» **Exercise task**
Quote the material below exactly as written, from the first line to the line that holds "FLOOR_SINK = 0.05", endpoints included.

» **Source data**
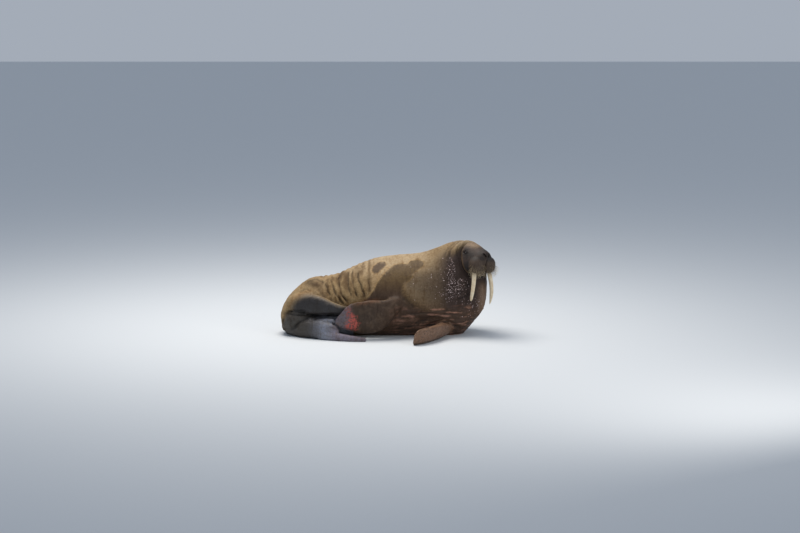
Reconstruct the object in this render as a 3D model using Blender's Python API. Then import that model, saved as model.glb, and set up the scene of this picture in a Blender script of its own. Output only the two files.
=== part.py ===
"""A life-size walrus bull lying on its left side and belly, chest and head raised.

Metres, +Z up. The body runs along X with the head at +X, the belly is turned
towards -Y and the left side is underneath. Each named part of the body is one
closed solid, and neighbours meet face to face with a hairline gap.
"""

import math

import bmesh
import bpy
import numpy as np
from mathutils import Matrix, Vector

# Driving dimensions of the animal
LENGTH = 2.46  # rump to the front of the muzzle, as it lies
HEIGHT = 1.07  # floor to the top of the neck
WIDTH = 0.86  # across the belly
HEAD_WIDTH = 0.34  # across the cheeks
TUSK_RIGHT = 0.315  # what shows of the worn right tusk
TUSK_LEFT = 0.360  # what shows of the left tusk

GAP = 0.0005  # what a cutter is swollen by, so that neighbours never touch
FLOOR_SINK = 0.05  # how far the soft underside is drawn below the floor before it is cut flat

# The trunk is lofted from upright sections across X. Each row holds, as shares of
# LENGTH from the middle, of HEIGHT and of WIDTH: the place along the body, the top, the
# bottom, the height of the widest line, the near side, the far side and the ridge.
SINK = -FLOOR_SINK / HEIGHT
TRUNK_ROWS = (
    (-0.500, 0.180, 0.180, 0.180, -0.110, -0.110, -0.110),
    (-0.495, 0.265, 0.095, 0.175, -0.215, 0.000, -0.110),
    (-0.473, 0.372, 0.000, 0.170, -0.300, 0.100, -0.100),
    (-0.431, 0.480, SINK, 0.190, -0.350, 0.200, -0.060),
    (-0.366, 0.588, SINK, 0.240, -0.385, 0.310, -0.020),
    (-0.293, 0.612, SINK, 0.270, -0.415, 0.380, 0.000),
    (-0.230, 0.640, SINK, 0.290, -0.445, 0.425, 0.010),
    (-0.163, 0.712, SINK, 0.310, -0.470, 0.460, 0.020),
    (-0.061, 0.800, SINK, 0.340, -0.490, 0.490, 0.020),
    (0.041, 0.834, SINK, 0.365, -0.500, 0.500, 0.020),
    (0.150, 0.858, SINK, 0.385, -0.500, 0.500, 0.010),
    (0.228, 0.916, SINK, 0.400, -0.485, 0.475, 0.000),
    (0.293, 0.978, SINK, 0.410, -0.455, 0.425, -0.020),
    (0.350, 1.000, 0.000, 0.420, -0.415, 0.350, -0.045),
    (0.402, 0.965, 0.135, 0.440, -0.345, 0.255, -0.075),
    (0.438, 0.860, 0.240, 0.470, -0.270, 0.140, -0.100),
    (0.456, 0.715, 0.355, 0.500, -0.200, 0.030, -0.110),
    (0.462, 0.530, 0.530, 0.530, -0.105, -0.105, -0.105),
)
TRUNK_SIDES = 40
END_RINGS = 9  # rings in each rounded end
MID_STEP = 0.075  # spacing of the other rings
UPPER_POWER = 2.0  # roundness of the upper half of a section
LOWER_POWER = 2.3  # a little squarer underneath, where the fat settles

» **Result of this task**
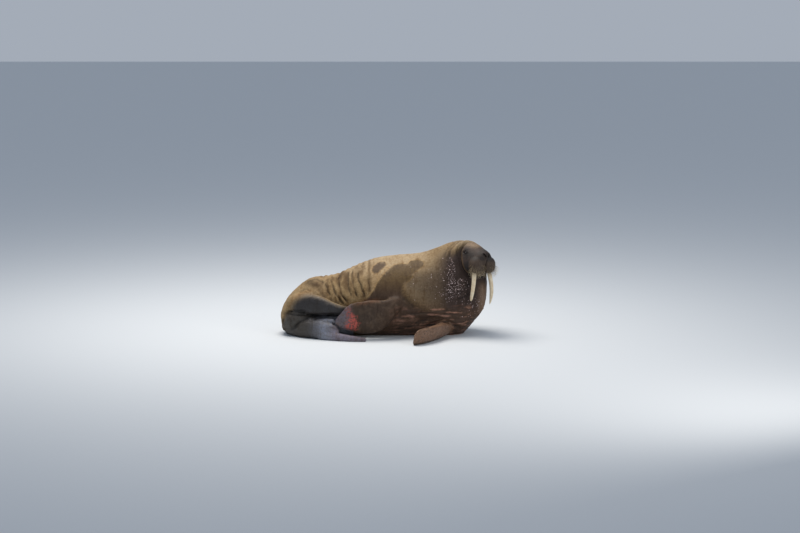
Reconstruct the object in this render as a 3D model using Blender's Python API. Then import that model, saved as model.glb, and set up the scene of this picture in a Blender script of its own. Output only the two files.
=== part.py ===
"""A life-size walrus bull lying on its left side and belly, chest and head raised.

Metres, +Z up. The body runs along X with the head at +X, the belly is turned
towards -Y and the left side is underneath. Each named part of the body is one
closed solid, and neighbours meet face to face with a hairline gap.
"""

import math

import bmesh
import bpy
import numpy as np
from mathutils import Matrix, Vector

# Driving dimensions of the animal
LENGTH = 2.46  # rump to the front of the muzzle, as it lies
HEIGHT = 1.07  # floor to the top of the neck
WIDTH = 0.86  # across the belly
HEAD_WIDTH = 0.34  # across the cheeks
TUSK_RIGHT = 0.315  # what shows of the worn right tusk
TUSK_LEFT = 0.360  # what shows of the left tusk

GAP = 0.0005  # what a cutter is swollen by, so that neighbours never touch
FLOOR_SINK = 0.05  # how far the soft underside is drawn below the floor before it is cut flat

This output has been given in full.